The scandal reopened the debate about whether college athletes should be paid. The argument goes: ‘College sport is a billion-dollar enterprise built off athletes, yet the only people who don’t make money are the athletes themselves.’


They are not and should not be employees. There’s a white line that you cannot cross without losing the fundamental nature of the appeal of college athletics




Scott is quick to reject the notion: “Those that are competing are students first and foremost. They are not and should not be employees. There’s a white line that you cannot cross without losing the fundamental nature of the appeal of college athletics, which is that these are students that are the same age, going to the same classes, and they’re doing it for their school.

“Often what gets overlooked is that 98 per cent of the students that participate in sports at universities are never going to attempt to play professionally.
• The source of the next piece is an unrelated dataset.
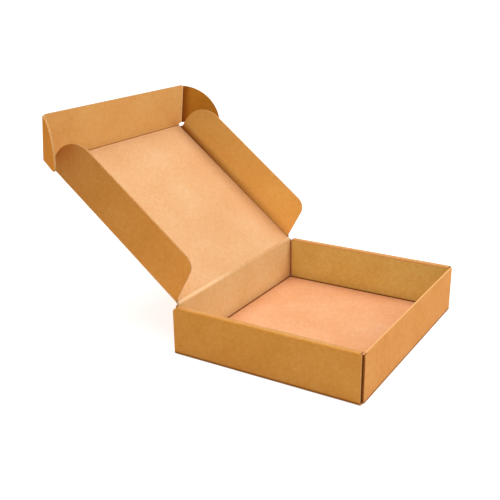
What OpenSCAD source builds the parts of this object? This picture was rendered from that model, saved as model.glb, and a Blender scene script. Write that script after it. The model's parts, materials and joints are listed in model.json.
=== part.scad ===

They are doing it to get an education, and often they are getting their education paid for through scholarships.”

Eleven months ago, the commissioner’s contract was extended until 2022, and Scott hopes the conference stakeholders will see fit to keep him in place for 2024 when the broadcast deals expire.

“I’m planning to still be here,” he jokes. “It’s been a dynamic and exciting place to be and I think there’ll be a lot of change and exciting things to work on. 

“I think the value of the Pac 12 is going to continue to ascend, and I also think there will be more competition for rights than right now. We had three entities bid for our rights in 2011 when we went out to market, ESPN, Fox and NBC. It would not surprise me if we’ve got half a dozen to a dozen different bidders for our rights in 2024. I suspect all three companies I’ve mentioned will still be around, plus there will be other media and technology companies with different platforms or that are programmers in their own right.”

“But anyone that tells you definitely that they know what the case will be in 2024, I wouldn’t trust as a good source.”